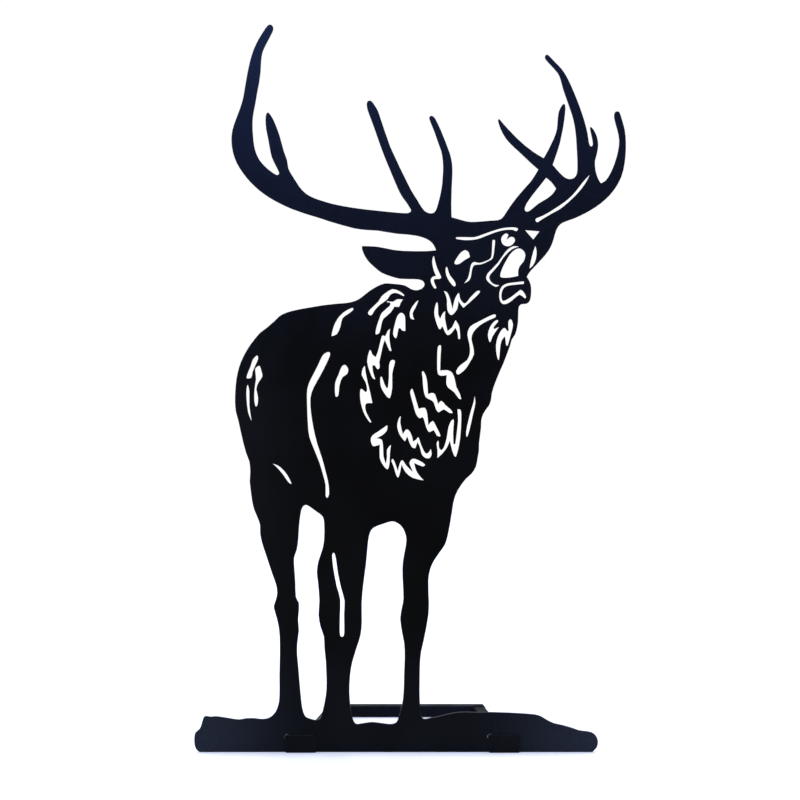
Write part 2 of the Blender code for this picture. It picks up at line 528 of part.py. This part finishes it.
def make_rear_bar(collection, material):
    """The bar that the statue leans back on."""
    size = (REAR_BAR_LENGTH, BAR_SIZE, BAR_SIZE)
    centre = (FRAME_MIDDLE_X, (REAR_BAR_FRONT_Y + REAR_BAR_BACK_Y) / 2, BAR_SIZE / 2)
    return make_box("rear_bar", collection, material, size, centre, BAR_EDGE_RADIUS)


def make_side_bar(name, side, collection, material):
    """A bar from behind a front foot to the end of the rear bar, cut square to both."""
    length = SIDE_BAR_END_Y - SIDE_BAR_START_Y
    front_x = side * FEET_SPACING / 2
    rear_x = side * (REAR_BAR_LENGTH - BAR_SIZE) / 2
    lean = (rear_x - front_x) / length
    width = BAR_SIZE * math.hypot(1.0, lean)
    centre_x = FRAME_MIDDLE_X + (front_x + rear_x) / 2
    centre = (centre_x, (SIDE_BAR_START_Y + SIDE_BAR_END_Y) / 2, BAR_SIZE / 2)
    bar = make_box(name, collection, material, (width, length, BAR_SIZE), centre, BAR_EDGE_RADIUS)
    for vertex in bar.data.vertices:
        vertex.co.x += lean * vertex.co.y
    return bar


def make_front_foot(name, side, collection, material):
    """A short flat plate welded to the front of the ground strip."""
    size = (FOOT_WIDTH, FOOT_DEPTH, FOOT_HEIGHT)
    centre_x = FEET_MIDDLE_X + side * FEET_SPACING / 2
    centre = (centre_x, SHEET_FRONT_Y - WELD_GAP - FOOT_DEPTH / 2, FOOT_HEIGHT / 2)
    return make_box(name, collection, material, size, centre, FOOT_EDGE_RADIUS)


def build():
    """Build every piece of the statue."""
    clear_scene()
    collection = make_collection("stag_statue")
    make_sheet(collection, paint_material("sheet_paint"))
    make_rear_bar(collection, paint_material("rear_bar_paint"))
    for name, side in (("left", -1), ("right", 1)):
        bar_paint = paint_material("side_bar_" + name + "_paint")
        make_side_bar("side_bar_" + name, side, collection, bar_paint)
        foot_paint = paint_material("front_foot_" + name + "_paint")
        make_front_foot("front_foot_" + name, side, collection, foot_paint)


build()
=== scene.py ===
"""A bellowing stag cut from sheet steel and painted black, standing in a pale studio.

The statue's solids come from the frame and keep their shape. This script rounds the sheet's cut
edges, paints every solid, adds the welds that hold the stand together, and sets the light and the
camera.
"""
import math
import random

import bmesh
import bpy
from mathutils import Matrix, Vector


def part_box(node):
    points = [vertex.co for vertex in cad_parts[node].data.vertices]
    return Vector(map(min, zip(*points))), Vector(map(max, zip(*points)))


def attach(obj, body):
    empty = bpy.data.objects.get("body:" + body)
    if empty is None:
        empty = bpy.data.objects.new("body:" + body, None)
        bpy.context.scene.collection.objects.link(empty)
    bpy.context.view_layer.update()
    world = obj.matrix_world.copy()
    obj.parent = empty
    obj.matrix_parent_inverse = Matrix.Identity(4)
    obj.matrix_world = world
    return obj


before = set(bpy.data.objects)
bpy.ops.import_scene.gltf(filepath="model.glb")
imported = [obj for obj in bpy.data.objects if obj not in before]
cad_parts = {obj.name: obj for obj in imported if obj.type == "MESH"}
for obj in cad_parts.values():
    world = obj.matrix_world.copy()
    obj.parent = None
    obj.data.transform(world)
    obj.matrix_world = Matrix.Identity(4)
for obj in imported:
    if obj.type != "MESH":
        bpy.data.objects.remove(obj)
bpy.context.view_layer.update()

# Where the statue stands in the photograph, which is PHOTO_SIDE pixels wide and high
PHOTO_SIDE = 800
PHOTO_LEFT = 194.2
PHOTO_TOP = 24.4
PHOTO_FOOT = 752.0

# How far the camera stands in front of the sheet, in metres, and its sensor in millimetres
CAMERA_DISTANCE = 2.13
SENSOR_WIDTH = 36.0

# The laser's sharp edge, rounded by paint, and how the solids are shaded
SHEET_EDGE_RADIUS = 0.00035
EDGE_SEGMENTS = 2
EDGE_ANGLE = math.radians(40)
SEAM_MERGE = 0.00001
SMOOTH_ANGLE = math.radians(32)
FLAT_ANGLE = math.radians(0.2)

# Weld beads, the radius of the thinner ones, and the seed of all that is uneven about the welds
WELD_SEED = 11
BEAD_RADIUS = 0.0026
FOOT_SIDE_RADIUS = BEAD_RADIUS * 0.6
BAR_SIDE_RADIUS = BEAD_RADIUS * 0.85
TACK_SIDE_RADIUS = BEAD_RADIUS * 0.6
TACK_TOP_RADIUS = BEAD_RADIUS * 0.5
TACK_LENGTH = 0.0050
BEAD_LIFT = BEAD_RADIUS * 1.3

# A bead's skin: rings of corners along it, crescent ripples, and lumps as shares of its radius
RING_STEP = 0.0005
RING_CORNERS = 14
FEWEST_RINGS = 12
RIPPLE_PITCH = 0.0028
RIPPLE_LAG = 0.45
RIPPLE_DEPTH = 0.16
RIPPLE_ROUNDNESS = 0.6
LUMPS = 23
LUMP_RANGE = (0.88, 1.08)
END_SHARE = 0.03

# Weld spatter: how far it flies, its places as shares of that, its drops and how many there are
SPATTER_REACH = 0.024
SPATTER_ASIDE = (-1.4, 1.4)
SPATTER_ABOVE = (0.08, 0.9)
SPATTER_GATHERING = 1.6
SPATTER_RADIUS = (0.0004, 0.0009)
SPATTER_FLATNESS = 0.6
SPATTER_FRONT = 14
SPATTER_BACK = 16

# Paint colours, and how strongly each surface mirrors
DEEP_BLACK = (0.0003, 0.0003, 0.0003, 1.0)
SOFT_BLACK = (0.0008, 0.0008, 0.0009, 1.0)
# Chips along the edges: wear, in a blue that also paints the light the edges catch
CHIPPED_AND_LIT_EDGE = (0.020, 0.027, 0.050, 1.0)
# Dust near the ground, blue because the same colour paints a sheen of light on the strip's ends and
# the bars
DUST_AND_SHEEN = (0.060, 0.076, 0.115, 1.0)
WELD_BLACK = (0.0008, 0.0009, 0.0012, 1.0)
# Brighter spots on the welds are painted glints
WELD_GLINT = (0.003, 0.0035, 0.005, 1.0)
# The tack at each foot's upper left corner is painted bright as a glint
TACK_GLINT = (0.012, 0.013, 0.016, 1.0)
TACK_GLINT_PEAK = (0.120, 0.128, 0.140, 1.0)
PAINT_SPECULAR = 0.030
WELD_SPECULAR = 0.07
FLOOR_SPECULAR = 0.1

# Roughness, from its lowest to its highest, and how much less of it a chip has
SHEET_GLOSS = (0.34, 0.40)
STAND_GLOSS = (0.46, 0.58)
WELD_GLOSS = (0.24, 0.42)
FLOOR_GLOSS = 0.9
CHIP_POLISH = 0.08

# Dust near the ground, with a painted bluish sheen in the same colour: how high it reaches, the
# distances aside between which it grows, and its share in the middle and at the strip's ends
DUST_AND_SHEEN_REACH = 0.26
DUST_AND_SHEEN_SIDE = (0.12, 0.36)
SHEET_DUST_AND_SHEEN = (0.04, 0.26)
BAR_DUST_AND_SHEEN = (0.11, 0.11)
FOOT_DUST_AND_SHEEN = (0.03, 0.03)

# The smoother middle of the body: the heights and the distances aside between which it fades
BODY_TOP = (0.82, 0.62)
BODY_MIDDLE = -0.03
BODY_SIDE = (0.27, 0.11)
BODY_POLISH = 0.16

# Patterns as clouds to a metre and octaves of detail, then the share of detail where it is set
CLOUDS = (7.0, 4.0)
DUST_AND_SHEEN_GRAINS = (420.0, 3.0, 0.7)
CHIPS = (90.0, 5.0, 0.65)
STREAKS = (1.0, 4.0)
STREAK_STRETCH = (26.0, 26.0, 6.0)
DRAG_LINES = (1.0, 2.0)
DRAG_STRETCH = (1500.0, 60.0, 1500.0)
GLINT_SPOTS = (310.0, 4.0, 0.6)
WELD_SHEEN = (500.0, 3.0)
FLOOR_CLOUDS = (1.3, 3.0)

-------

--- What is required ---
Please reproduce every line of the material word for word.

--- The output ---
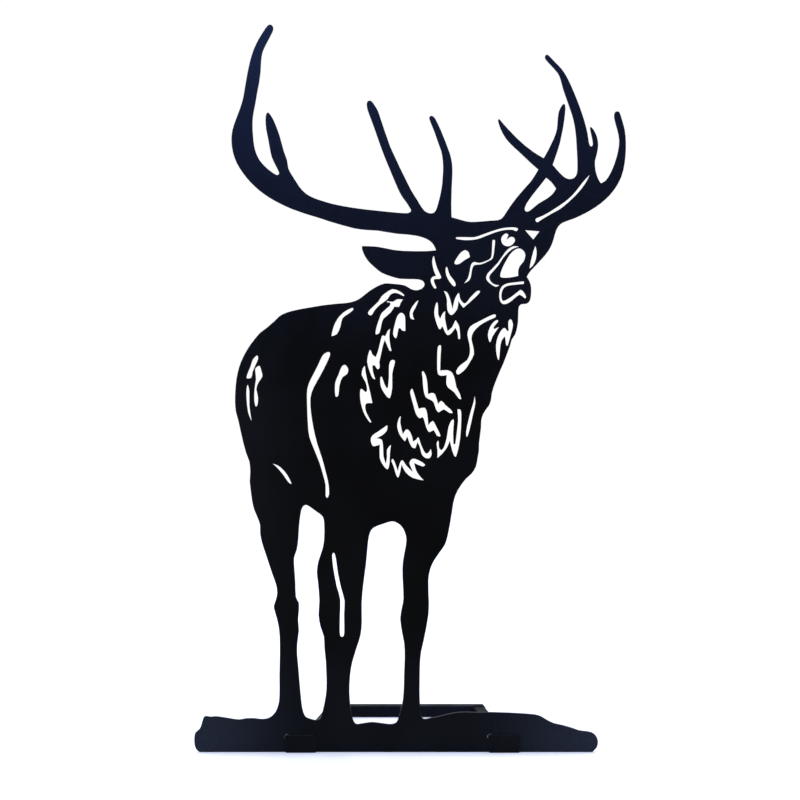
Write part 2 of the Blender code for this picture. It picks up at line 528 of part.py. This part finishes it.
def make_rear_bar(collection, material):
    """The bar that the statue leans back on."""
    size = (REAR_BAR_LENGTH, BAR_SIZE, BAR_SIZE)
    centre = (FRAME_MIDDLE_X, (REAR_BAR_FRONT_Y + REAR_BAR_BACK_Y) / 2, BAR_SIZE / 2)
    return make_box("rear_bar", collection, material, size, centre, BAR_EDGE_RADIUS)


def make_side_bar(name, side, collection, material):
    """A bar from behind a front foot to the end of the rear bar, cut square to both."""
    length = SIDE_BAR_END_Y - SIDE_BAR_START_Y
    front_x = side * FEET_SPACING / 2
    rear_x = side * (REAR_BAR_LENGTH - BAR_SIZE) / 2
    lean = (rear_x - front_x) / length
    width = BAR_SIZE * math.hypot(1.0, lean)
    centre_x = FRAME_MIDDLE_X + (front_x + rear_x) / 2
    centre = (centre_x, (SIDE_BAR_START_Y + SIDE_BAR_END_Y) / 2, BAR_SIZE / 2)
    bar = make_box(name, collection, material, (width, length, BAR_SIZE), centre, BAR_EDGE_RADIUS)
    for vertex in bar.data.vertices:
        vertex.co.x += lean * vertex.co.y
    return bar


def make_front_foot(name, side, collection, material):
    """A short flat plate welded to the front of the ground strip."""
    size = (FOOT_WIDTH, FOOT_DEPTH, FOOT_HEIGHT)
    centre_x = FEET_MIDDLE_X + side * FEET_SPACING / 2
    centre = (centre_x, SHEET_FRONT_Y - WELD_GAP - FOOT_DEPTH / 2, FOOT_HEIGHT / 2)
    return make_box(name, collection, material, size, centre, FOOT_EDGE_RADIUS)


def build():
    """Build every piece of the statue."""
    clear_scene()
    collection = make_collection("stag_statue")
    make_sheet(collection, paint_material("sheet_paint"))
    make_rear_bar(collection, paint_material("rear_bar_paint"))
    for name, side in (("left", -1), ("right", 1)):
        bar_paint = paint_material("side_bar_" + name + "_paint")
        make_side_bar("side_bar_" + name, side, collection, bar_paint)
        foot_paint = paint_material("front_foot_" + name + "_paint")
        make_front_foot("front_foot_" + name, side, collection, foot_paint)


build()
=== scene.py ===
"""A bellowing stag cut from sheet steel and painted black, standing in a pale studio.

The statue's solids come from the frame and keep their shape. This script rounds the sheet's cut
edges, paints every solid, adds the welds that hold the stand together, and sets the light and the
camera.
"""
import math
import random

import bmesh
import bpy
from mathutils import Matrix, Vector


def part_box(node):
    points = [vertex.co for vertex in cad_parts[node].data.vertices]
    return Vector(map(min, zip(*points))), Vector(map(max, zip(*points)))


def attach(obj, body):
    empty = bpy.data.objects.get("body:" + body)
    if empty is None:
        empty = bpy.data.objects.new("body:" + body, None)
        bpy.context.scene.collection.objects.link(empty)
    bpy.context.view_layer.update()
    world = obj.matrix_world.copy()
    obj.parent = empty
    obj.matrix_parent_inverse = Matrix.Identity(4)
    obj.matrix_world = world
    return obj


before = set(bpy.data.objects)
bpy.ops.import_scene.gltf(filepath="model.glb")
imported = [obj for obj in bpy.data.objects if obj not in before]
cad_parts = {obj.name: obj for obj in imported if obj.type == "MESH"}
for obj in cad_parts.values():
    world = obj.matrix_world.copy()
    obj.parent = None
    obj.data.transform(world)
    obj.matrix_world = Matrix.Identity(4)
for obj in imported:
    if obj.type != "MESH":
        bpy.data.objects.remove(obj)
bpy.context.view_layer.update()

# Where the statue stands in the photograph, which is PHOTO_SIDE pixels wide and high
PHOTO_SIDE = 800
PHOTO_LEFT = 194.2
PHOTO_TOP = 24.4
PHOTO_FOOT = 752.0

# How far the camera stands in front of the sheet, in metres, and its sensor in millimetres
CAMERA_DISTANCE = 2.13
SENSOR_WIDTH = 36.0

# The laser's sharp edge, rounded by paint, and how the solids are shaded
SHEET_EDGE_RADIUS = 0.00035
EDGE_SEGMENTS = 2
EDGE_ANGLE = math.radians(40)
SEAM_MERGE = 0.00001
SMOOTH_ANGLE = math.radians(32)
FLAT_ANGLE = math.radians(0.2)

# Weld beads, the radius of the thinner ones, and the seed of all that is uneven about the welds
WELD_SEED = 11
BEAD_RADIUS = 0.0026
FOOT_SIDE_RADIUS = BEAD_RADIUS * 0.6
BAR_SIDE_RADIUS = BEAD_RADIUS * 0.85
TACK_SIDE_RADIUS = BEAD_RADIUS * 0.6
TACK_TOP_RADIUS = BEAD_RADIUS * 0.5
TACK_LENGTH = 0.0050
BEAD_LIFT = BEAD_RADIUS * 1.3

# A bead's skin: rings of corners along it, crescent ripples, and lumps as shares of its radius
RING_STEP = 0.0005
RING_CORNERS = 14
FEWEST_RINGS = 12
RIPPLE_PITCH = 0.0028
RIPPLE_LAG = 0.45
RIPPLE_DEPTH = 0.16
RIPPLE_ROUNDNESS = 0.6
LUMPS = 23
LUMP_RANGE = (0.88, 1.08)
END_SHARE = 0.03

# Weld spatter: how far it flies, its places as shares of that, its drops and how many there are
SPATTER_REACH = 0.024
SPATTER_ASIDE = (-1.4, 1.4)
SPATTER_ABOVE = (0.08, 0.9)
SPATTER_GATHERING = 1.6
SPATTER_RADIUS = (0.0004, 0.0009)
SPATTER_FLATNESS = 0.6
SPATTER_FRONT = 14
SPATTER_BACK = 16

# Paint colours, and how strongly each surface mirrors
DEEP_BLACK = (0.0003, 0.0003, 0.0003, 1.0)
SOFT_BLACK = (0.0008, 0.0008, 0.0009, 1.0)
# Chips along the edges: wear, in a blue that also paints the light the edges catch
CHIPPED_AND_LIT_EDGE = (0.020, 0.027, 0.050, 1.0)
# Dust near the ground, blue because the same colour paints a sheen of light on the strip's ends and
# the bars
DUST_AND_SHEEN = (0.060, 0.076, 0.115, 1.0)
WELD_BLACK = (0.0008, 0.0009, 0.0012, 1.0)
# Brighter spots on the welds are painted glints
WELD_GLINT = (0.003, 0.0035, 0.005, 1.0)
# The tack at each foot's upper left corner is painted bright as a glint
TACK_GLINT = (0.012, 0.013, 0.016, 1.0)
TACK_GLINT_PEAK = (0.120, 0.128, 0.140, 1.0)
PAINT_SPECULAR = 0.030
WELD_SPECULAR = 0.07
FLOOR_SPECULAR = 0.1

# Roughness, from its lowest to its highest, and how much less of it a chip has
SHEET_GLOSS = (0.34, 0.40)
STAND_GLOSS = (0.46, 0.58)
WELD_GLOSS = (0.24, 0.42)
FLOOR_GLOSS = 0.9
CHIP_POLISH = 0.08

# Dust near the ground, with a painted bluish sheen in the same colour: how high it reaches, the
# distances aside between which it grows, and its share in the middle and at the strip's ends
DUST_AND_SHEEN_REACH = 0.26
DUST_AND_SHEEN_SIDE = (0.12, 0.36)
SHEET_DUST_AND_SHEEN = (0.04, 0.26)
BAR_DUST_AND_SHEEN = (0.11, 0.11)
FOOT_DUST_AND_SHEEN = (0.03, 0.03)

# The smoother middle of the body: the heights and the distances aside between which it fades
BODY_TOP = (0.82, 0.62)
BODY_MIDDLE = -0.03
BODY_SIDE = (0.27, 0.11)
BODY_POLISH = 0.16

# Patterns as clouds to a metre and octaves of detail, then the share of detail where it is set
CLOUDS = (7.0, 4.0)
DUST_AND_SHEEN_GRAINS = (420.0, 3.0, 0.7)
CHIPS = (90.0, 5.0, 0.65)
STREAKS = (1.0, 4.0)
STREAK_STRETCH = (26.0, 26.0, 6.0)
DRAG_LINES = (1.0, 2.0)
DRAG_STRETCH = (1500.0, 60.0, 1500.0)
GLINT_SPOTS = (310.0, 4.0, 0.6)
WELD_SHEEN = (500.0, 3.0)
FLOOR_CLOUDS = (1.3, 3.0)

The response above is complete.